## Exercise prompt:
Restate the opening lines of the material below word for word, stopping after the line that contains "end towards +Y.".
━━ Task material ━━
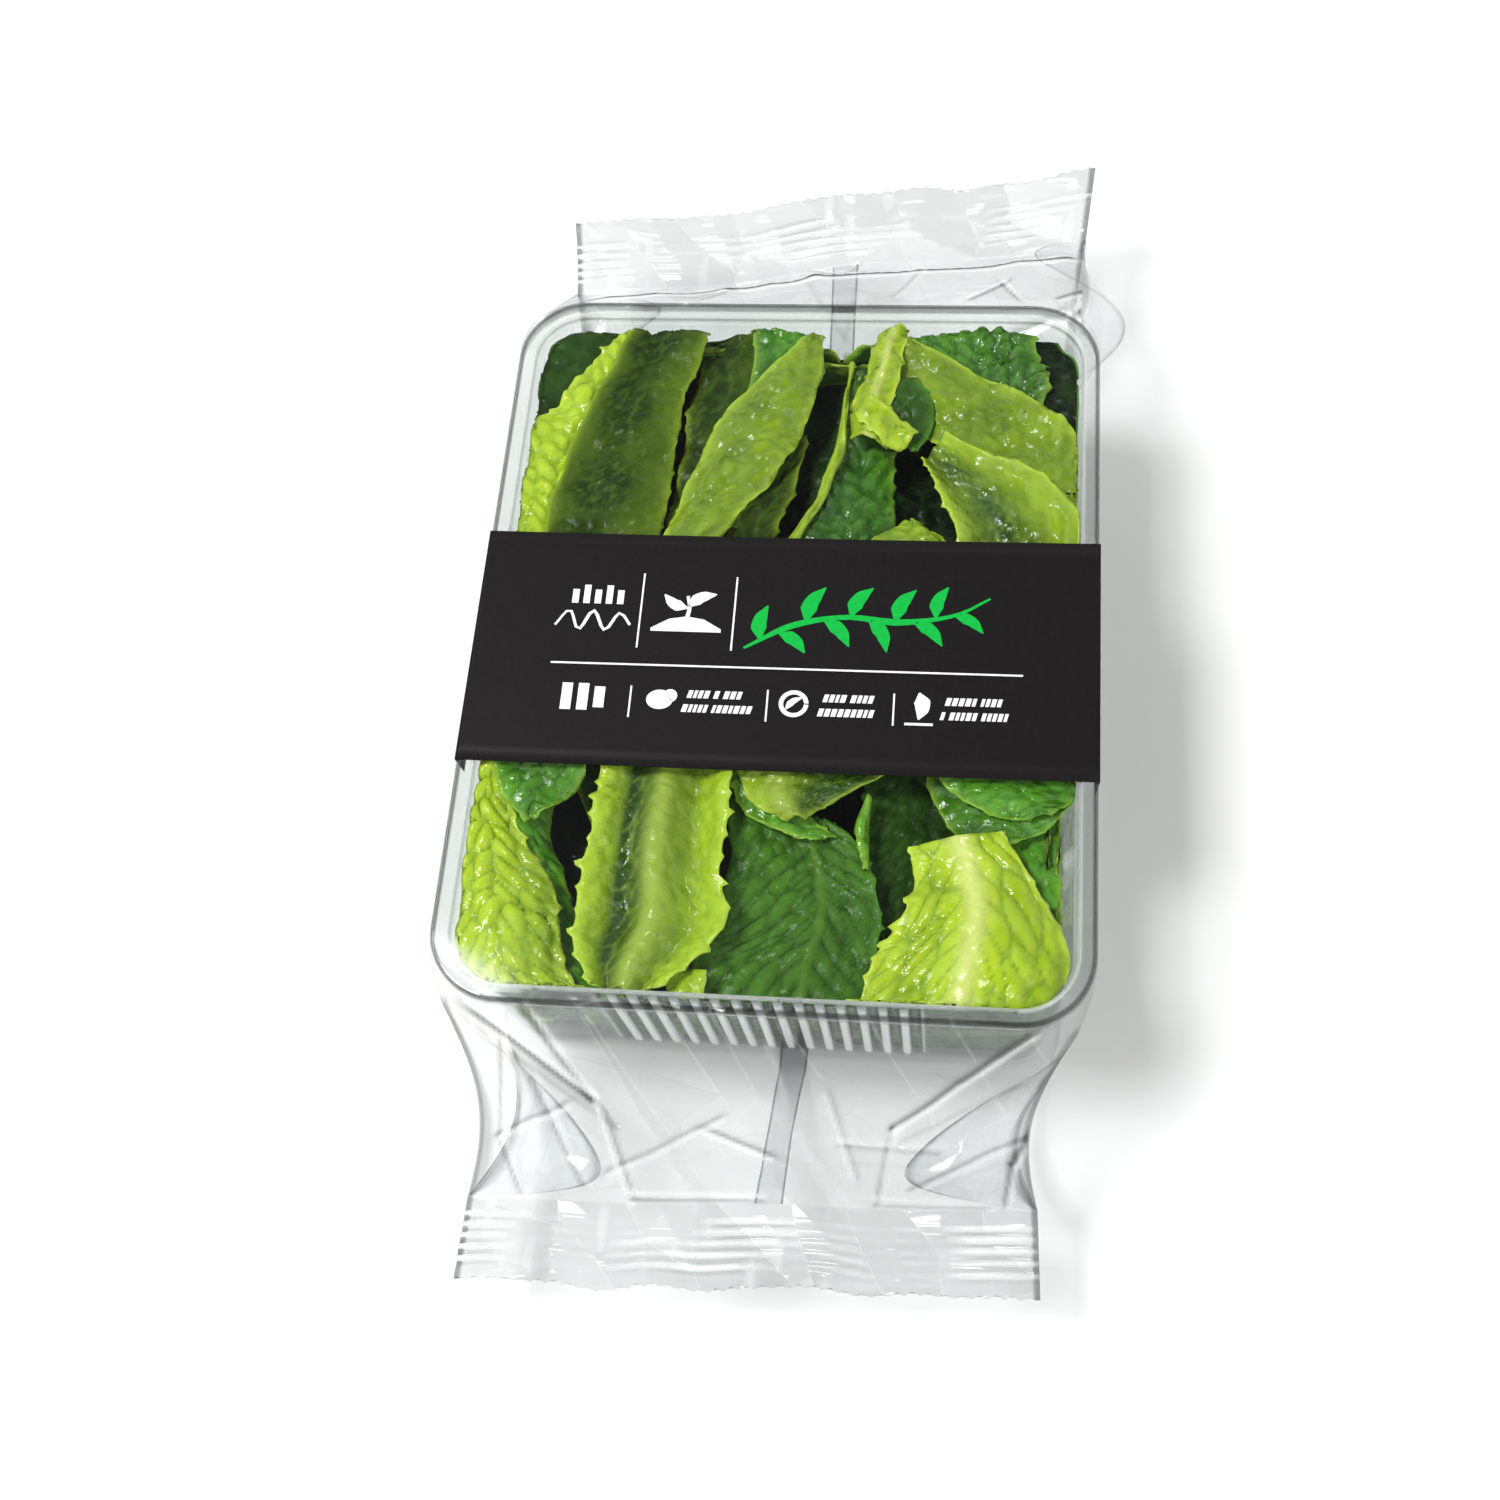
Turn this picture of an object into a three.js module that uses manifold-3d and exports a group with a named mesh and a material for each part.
// A sealed clear pack of salad leaves: a tray of leaves wrapped in a tube of film.
// The film lies tight over the tray's rim, runs down past each end of the tray with
// its sides tucked in, and is pressed flat in a ribbed crimp with a saw-cut edge.
// This is the pack's outer form as one closed solid.
// Millimetres, +Z up, origin at the centre of the flat underside, head end towards +Y.

import * as THREE from "three";
import { mergeVertices } from "three/addons/utils/BufferGeometryUtils.js";
import Module from "manifold-3d";

// ---------------------------------------------------------------- driving dimensions

const rimWidth = 140;
const rimLength = 180;
const packHeight = 56;
const wallDraft = 4; // how much further in the base edge is than the rim, all round
const cornerRadius = 16; // of the rim, seen from above
const cornerPull = 4; // how far the tight film cuts in across a rim corner
const shoulderDrop = 5; // how far the film sinks where no rim carries it

const pleatDepth = 1.1; // of the shallow folds that fan out between tray and crimp
const seamThickness = 0.6; // where the two sheets meet, inside the crimp
const seamOverlap = 2; // how far body and crimp run into each other
const seamInset = 1; // how much narrower the body is than its crimp, each side
const tuckSharpness = 6; // the higher, the closer to the crimp the tucked sides close

const crimpThickness = 1.2;
const ribCount = 5;
const ribPitch = 2.4;
const ribHeight = 0.5;
const ribStart = 3; // from the inner edge of the crimp to its first rib
const toothPitch = 6;
const toothDepth = 1.2;
const waveHeight = 1.5;

const weldDistance = 0.01; // vertices closer than this are one
const sliverSize = 0.05; // faces thinner than this are smoothed away

const head = {
  away: 1, // the way this end points along Y
  reach: 33, // from the rim to the crimp, on the centre line
  skew: 0.1, // how far the crimp strays along Y for each millimetre across
  crimpHeight: 27,
  lean: 0.05, // how far the crimp rises for each millimetre across
  crimpHalfWidth: 67,
  crimpShift: 1, // of the crimp's middle, across the pack
  tuck: 30, // how deep each side is folded in at the crimp
  neck: 0,
  ear: 26, // how far an untucked corner of film stands out, on the right
  flapDepth: 20,
  flare: 2, // how much wider the flap is at its cut edge, each side
  curl: 5, // how far the flap's cut edge rises above its inner edge
};

const foot = {
  away: -1,
  reach: 32,
  skew: 0.035,
  crimpHeight: 22,
  lean: 0,
  crimpHalfWidth: 61,
  crimpShift: -1,
  tuck: 34,
  neck: 5,
  ear: 0,
  flapDepth: 18,
  flare: 1,
  curl: -2,
};

// ---------------------------------------------------------------- the film's cross-section

// The tube of film is a loop of points: up the right side, across the top, down the
// left side and back across the bottom.
const acrossSteps = 14;
const sideSteps = 6;
const loopSteps = 2 * (acrossSteps + sideSteps);

const { lerp, smoothstep } = THREE.MathUtils;

// Where a point of the loop is: across from -1 to 1, and up from 0 to 1.
function placeInLoop(index) {
  if (index < sideSteps) {
    return { across: 1, up: index / sideSteps };
  }
  if (index < sideSteps + acrossSteps) {
    return { across: 1 - (2 * (index - sideSteps)) / acrossSteps, up: 1 };
  }
  if (index < 2 * sideSteps + acrossSteps) {
    return { across: -1, up: 1 - (index - sideSteps - acrossSteps) / sideSteps };
  }
  return { across: -1 + (2 * (index - 2 * sideSteps - acrossSteps)) / acrossSteps, up: 0 };
}

// How far a side point is from the top and bottom edges: 0 at both, 1 halfway up.
const betweenEdges = (up) => 1 - Math.abs(2 * up - 1);

// A point of the film round the tray, at a distance along from the middle.
function pointRoundTray({ across, up }, along) {
  const cornerStart = rimLength / 2 - cornerRadius;
  const pastCorner = Math.max(0, (Math.abs(along) - cornerStart) / cornerRadius);
  const halfWidth = rimWidth / 2 - wallDraft * (1 - up) - cornerPull * pastCorner ** 2;
  const drop = shoulderDrop * pastCorner ** 2 * Math.abs(across) ** 8 * up;
  const shortening = 1 - (wallDraft * (1 - up)) / (rimLength / 2);
  return new THREE.Vector3(halfWidth * across, along * shortening, packHeight * up - drop);
}

// The crimps aren't straight but wave a little across the pack.
const crimpWave = (across) => waveHeight * Math.sin(2 * Math.PI * across + 1);

// A point on the middle line of a crimp.
function pointOnCrimp(end, across) {
  const x = end.crimpShift + end.crimpHalfWidth * across;
  const y = end.away * (rimLength / 2 + end.reach) + end.skew * x;
  return new THREE.Vector3(x, y, end.crimpHeight + end.lean * x + crimpWave(across));
}

// The point inside the crimp that a point of the loop is drawn to. The sides are a
// little round there.
function pointAtSeam(end, { across, up }) {
  const roundness = seamThickness * up * (1 - up);
  const seam = pointOnCrimp(end, across);
  seam.x -= (seamInset - roundness) * across;
  seam.z += seamThickness * (up - 0.5);
  return seam;
}

// How much of the tuck there is on the way from the tray, 0, to the crimp, 1.
const tuckAlong = (reached) => reached * (1 - reached ** tuckSharpness);

// A point of the film past the tray's end: towards runs from 0 at the tray to 1 at the
// crimp, and a little further inside the crimp.
function pointBeyondTray(end, place, index, towards) {
  const start = pointRoundTray(place, (end.away * rimLength) / 2);
  const reached = Math.min(towards, 1);
  const point = start.lerp(pointAtSeam(end, place), reached);
  point.y += end.away * end.reach * (towards - reached);
  const belly = Math.sin(Math.PI * reached);
  const onSheet = place.up === 1 || place.up === 0;
  if (onSheet && Math.abs(place.across) < 1) {
    const side = place.up === 1 ? 1 : -1;
    point.z += side * pleatDepth * belly * (index % 2 === 0 ? 1 : -1);
  }
  point.x -= end.neck * belly * place.across;
  if (Math.abs(place.across) === 1) {
    const folded = end.tuck * tuckAlong(reached) * betweenEdges(place.up);
    point.x -= folded * place.across;
  }
  if (place.across === 1) {
    point.x += end.ear * belly * betweenEdges(place.up);
  }
  return point;
}

// ---------------------------------------------------------------- solids

const wasm = await Module();
wasm.setup();

function toSolid(geometry) {
  geometry.deleteAttribute("normal");
  geometry.deleteAttribute("uv");
  const closed = mergeVertices(geometry, weldDistance);
  return new wasm.Manifold(
    new wasm.Mesh({
      numProp: 3,
      vertProperties: new Float32Array(closed.attributes.position.array),
      triVerts: new Uint32Array(closed.index.array),
    }),
  );
}

function toGeometry(solid) {
  const { vertProperties, triVerts } = solid.getMesh();
  const geometry = new THREE.BufferGeometry();
  geometry.setAttribute("position", new THREE.BufferAttribute(vertProperties, 3));
  geometry.setIndex(new THREE.BufferAttribute(triVerts, 1));
  geometry.computeVertexNormals();
  return geometry;
}

// Moves each vertex of a geometry to where the function puts it.
function moveVertices(geometry, placeOf) {
  const position = geometry.attributes.position;
  const vertex = new THREE.Vector3();
  for (let i = 0; i < position.count; i += 1) {
    const moved = placeOf(vertex.fromBufferAttribute(position, i));
    position.setXYZ(i, moved.x, moved.y, moved.z);
  }
  return geometry;
}

// The stations at which the tube's section is worked out, from the head to the foot.
function tubeStations() {
  const runSteps = 8;
  const cornerSteps = 4;
  const stations = [];
  for (let i = 0; i <= runSteps; i += 1) {
    const inCrimp = 1 + (0.5 * seamOverlap) / head.reach;
    stations.push({ end: head, towards: lerp(inCrimp, 0, i / runSteps) });
  }
  for (let i = 1; i <= cornerSteps; i += 1) {
    stations.push({ along: rimLength / 2 - (cornerRadius * i) / cornerSteps });
  }
  for (let i = cornerSteps; i >= 1; i -= 1) {
    stations.push({ along: -rimLength / 2 + (cornerRadius * i) / cornerSteps });
  }
  for (let i = 0; i <= runSteps; i += 1) {
    const inCrimp = 1 + (0.5 * seamOverlap) / foot.reach;
    stations.push({ end: foot, towards: lerp(0, inCrimp, i / runSteps) });
  }
  return stations;
}

// The body: the thin section at the foot's seam, drawn into a bar with a step for each
// station, whose sections are then moved to the film's own.
function wrappedBody() {
  const stations = tubeStations();
  const seamOutline = [];
  for (let index = 0; index < loopSteps; index += 1) {
    const { x, z } = pointAtSeam(foot, placeInLoop(index));
    seamOutline.push(new THREE.Vector2(x, z));
  }
  const lastStation = stations.length - 1;
  const bar = new THREE.ExtrudeGeometry(new THREE.Shape(seamOutline), {
    depth: lastStation,
    steps: lastStation,
    bevelEnabled: false,
  });
  return moveVertices(bar, (vertex) => {
    const distances = seamOutline.map(({ x, y }) => Math.hypot(x - vertex.x, y - vertex.y));
    const index = distances.indexOf(Math.min(...distances));
    const place = placeInLoop(index);
    const { end, towards, along } = stations[Math.round(vertex.z)];
    if (end === undefined) {
      return pointRoundTray(place, along);
    }
    return pointBeyondTray(end, place, index, towards);
  });
}

// The outline of a crimp cut lengthways: a flat strip with ribs on both faces.
function ribbedOutline(depth) {
  const half = crimpThickness / 2;
  const upperFace = [[-seamOverlap, half]];
  for (let i = 0; i < ribCount; i += 1) {
    const valley = ribStart + i * ribPitch;
    upperFace.push([valley, half], [valley + ribPitch / 2, half + ribHeight]);
  }
  upperFace.push([ribStart + ribCount * ribPitch, half], [depth, half]);
  const lowerFace = upperFace.map(([along, height]) => [along, -height]).reverse();
  const outline = new THREE.Shape();
  [...upperFace, ...lowerFace].forEach(([along, height], i) => {
    outline[i === 0 ? "moveTo" : "lineTo"](along, height);
  });
  return outline;
}

// A crimp: the ribbed strip drawn across the pack, waved and curled, with cut teeth.
function crimp(end) {
  const teeth = Math.round((2 * end.crimpHalfWidth) / toothPitch);
  const steps = 2 * teeth;
  const strip = new THREE.ExtrudeGeometry(ribbedOutline(end.flapDepth), {
    depth: steps,
    steps,
    bevelEnabled: false,
  });
  return moveVertices(strip, (vertex) => {
    const across = end.away * lerp(-1, 1, vertex.z / steps);
    const outward = vertex.x / end.flapDepth;
    const point = pointOnCrimp(end, across);
    const tooth = outward === 1 && Math.round(vertex.z) % 2 === 1 ? toothDepth : 0;
    point.x += end.flare * across * Math.max(outward, 0);
    point.y += end.away * (vertex.x - tooth);
    point.z += vertex.y + end.curl * smoothstep(outward, 0, 1) ** 2;
    return point;
  });
}

const joined = [head, foot]
  .map((end) => toSolid(crimp(end)))
  .reduce((whole, flap) => whole.add(flap), toSolid(wrappedBody()));

// Where a tucked side meets its crimp the join leaves slivers and tiny pockets. They are
// smoothed out and welded shut, and only the outer shell is kept.
const welded = toSolid(toGeometry(joined.simplify(sliverSize)));
const [bagSolid] = welded.decompose().sort((a, b) => b.volume() - a.volume());

// ---------------------------------------------------------------- scene

const clearFilm = new THREE.MeshStandardMaterial({
  color: 0xdfe4e2,
  roughness: 0.15,
  metalness: 0,
});

const bag = new THREE.Mesh(toGeometry(bagSolid), clearFilm);
bag.name = "bag";

const group = new THREE.Group();
group.add(bag);

export default group;
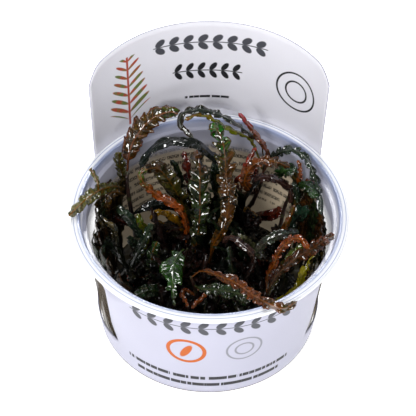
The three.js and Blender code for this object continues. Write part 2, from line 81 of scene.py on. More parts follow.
class Net:
    # One node tree, and the ways of adding to it
    def __init__(self, tree):
        self.tree = tree
        tree.nodes.clear()

    def add(self, kind, sockets=None, settings=None, out=0):
        node = self.tree.nodes.new(kind)
        for name, value in (settings or {}).items():
            setattr(node, name, value)
        for key, value in (sockets or {}).items():
            self.feed(node.inputs[key], value)
        return Value(self, node.outputs[out]) if len(node.outputs) else node

    def feed(self, socket, value):
        if isinstance(value, Value):
            self.tree.links.new(value.socket, socket)
            return
        if isinstance(value, str) and value.startswith("#"):
            value = colour(value)
        elif socket.type in ("VECTOR", "RGBA") and isinstance(value, (int, float)):
            value = [value] * len(socket.default_value)
        socket.default_value = value

    def work(self, operation, *values):
        isVector = any(isinstance(value, Value) and value.socket.type == "VECTOR" for value in values)
        kind = "ShaderNodeVectorMath" if isVector else "ShaderNodeMath"
        return self.add(kind, dict(enumerate(values)), {"operation": operation})

    def most(self, first, second):
        return self.work("MAXIMUM", first, second)

    def reach(self, x, y):
        return self.work("SQRT", x * x + y * y)

    def join(self, x=0.0, y=0.0, z=0.0):
        return self.add("ShaderNodeCombineXYZ", {0: x, 1: y, 2: z})

    def split(self, place):
        return self.add("ShaderNodeSeparateXYZ", {0: place})

    def spot(self):
        return self.add("ShaderNodeTexCoord")["Object"]

    def mix(self, factor, first, second):
        return self.add("ShaderNodeMix", {0: factor, 6: first, 7: second}, {"data_type": "RGBA"}, 2)

    def noise(self, place, scale, detail=2.0, seed=0.0):
        sockets = {"Vector": place, "W": seed, "Scale": scale, "Detail": detail}
        return self.add("ShaderNodeTexNoise", sockets, {"noise_dimensions": "4D"})


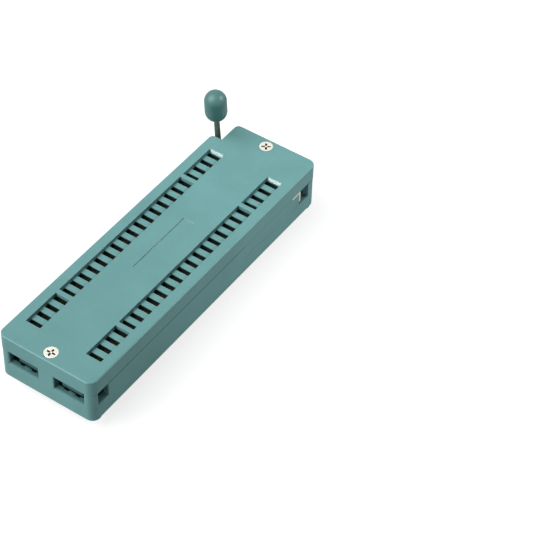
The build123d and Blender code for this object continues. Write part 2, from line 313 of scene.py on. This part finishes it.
━━━
## Solution for this problem:
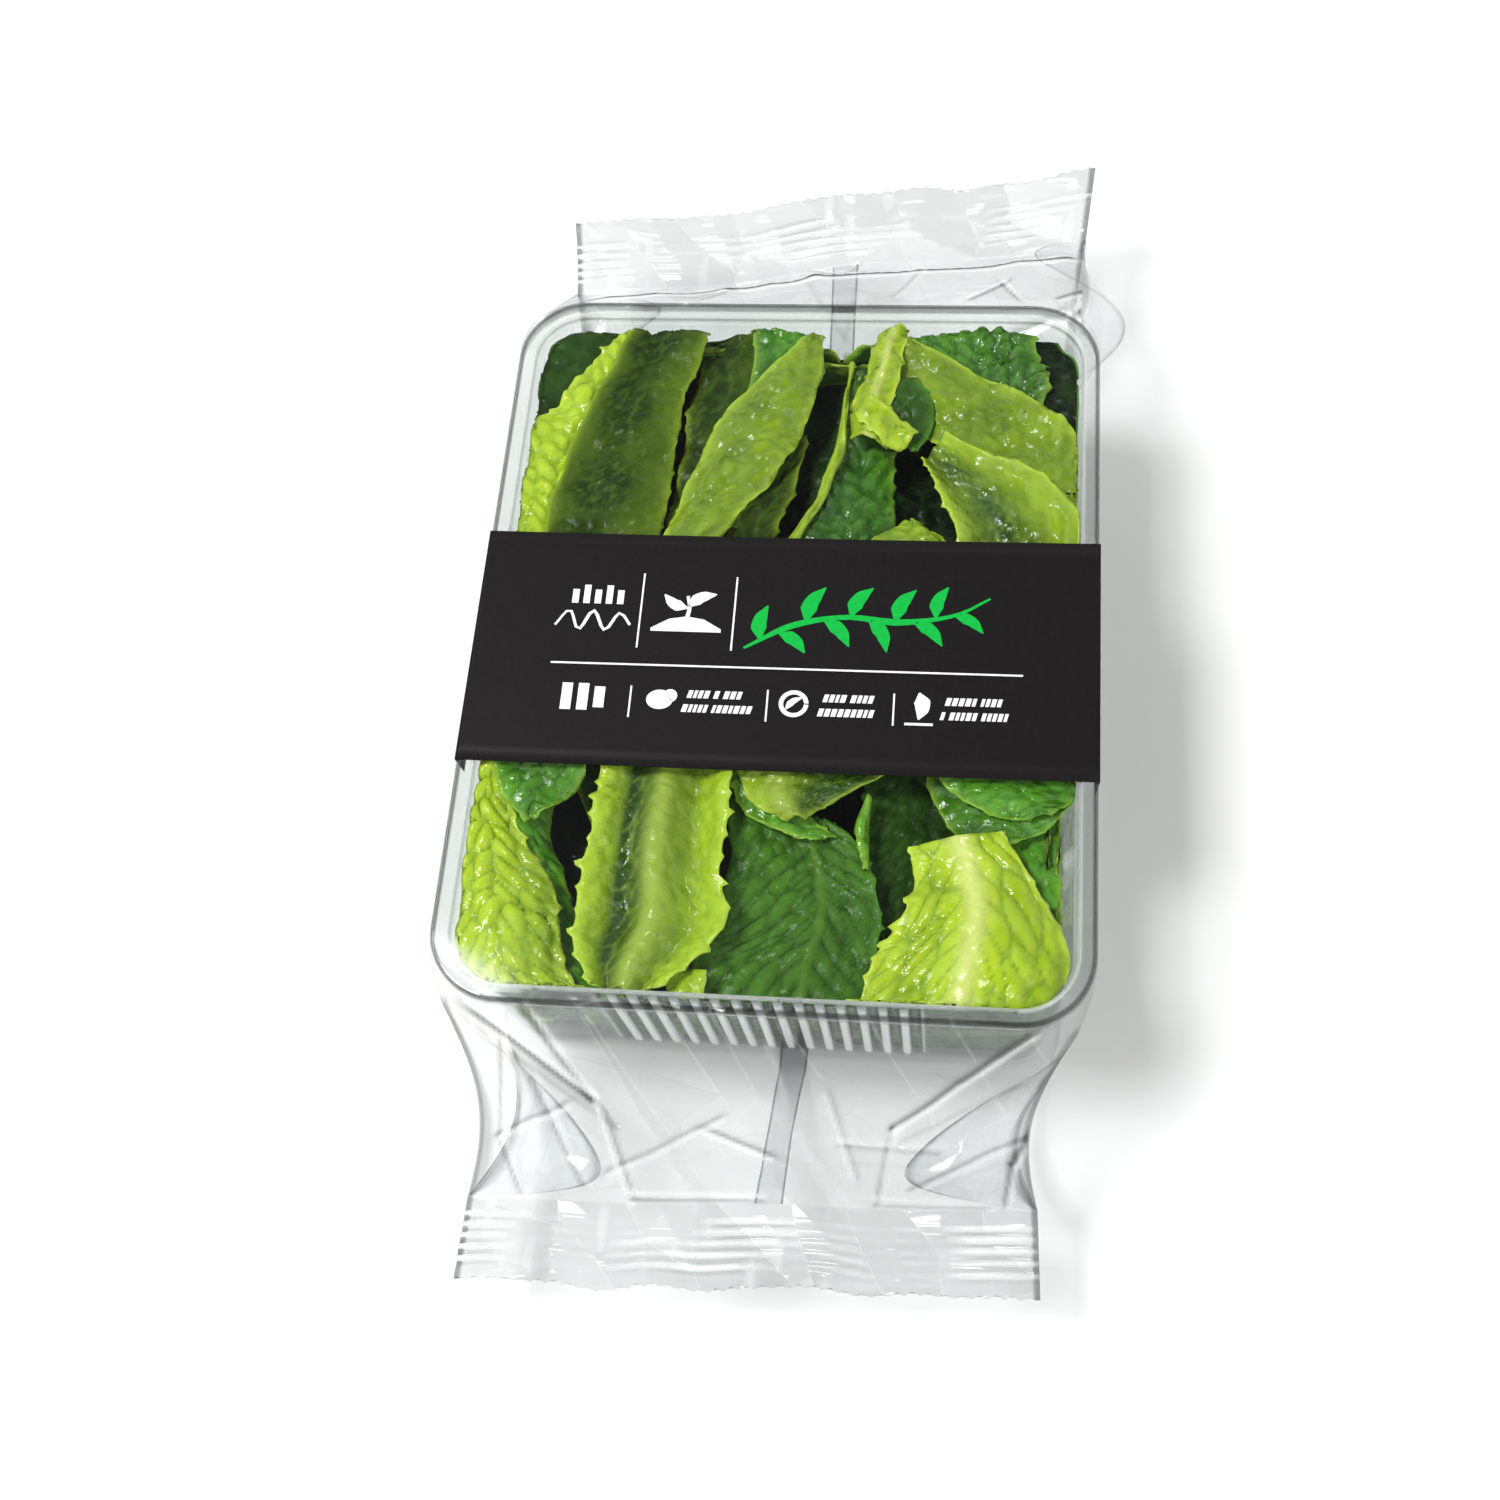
Turn this picture of an object into a three.js module that uses manifold-3d and exports a group with a named mesh and a material for each part.
// A sealed clear pack of salad leaves: a tray of leaves wrapped in a tube of film.
// The film lies tight over the tray's rim, runs down past each end of the tray with
// its sides tucked in, and is pressed flat in a ribbed crimp with a saw-cut edge.
// This is the pack's outer form as one closed solid.
// Millimetres, +Z up, origin at the centre of the flat underside, head end towards +Y.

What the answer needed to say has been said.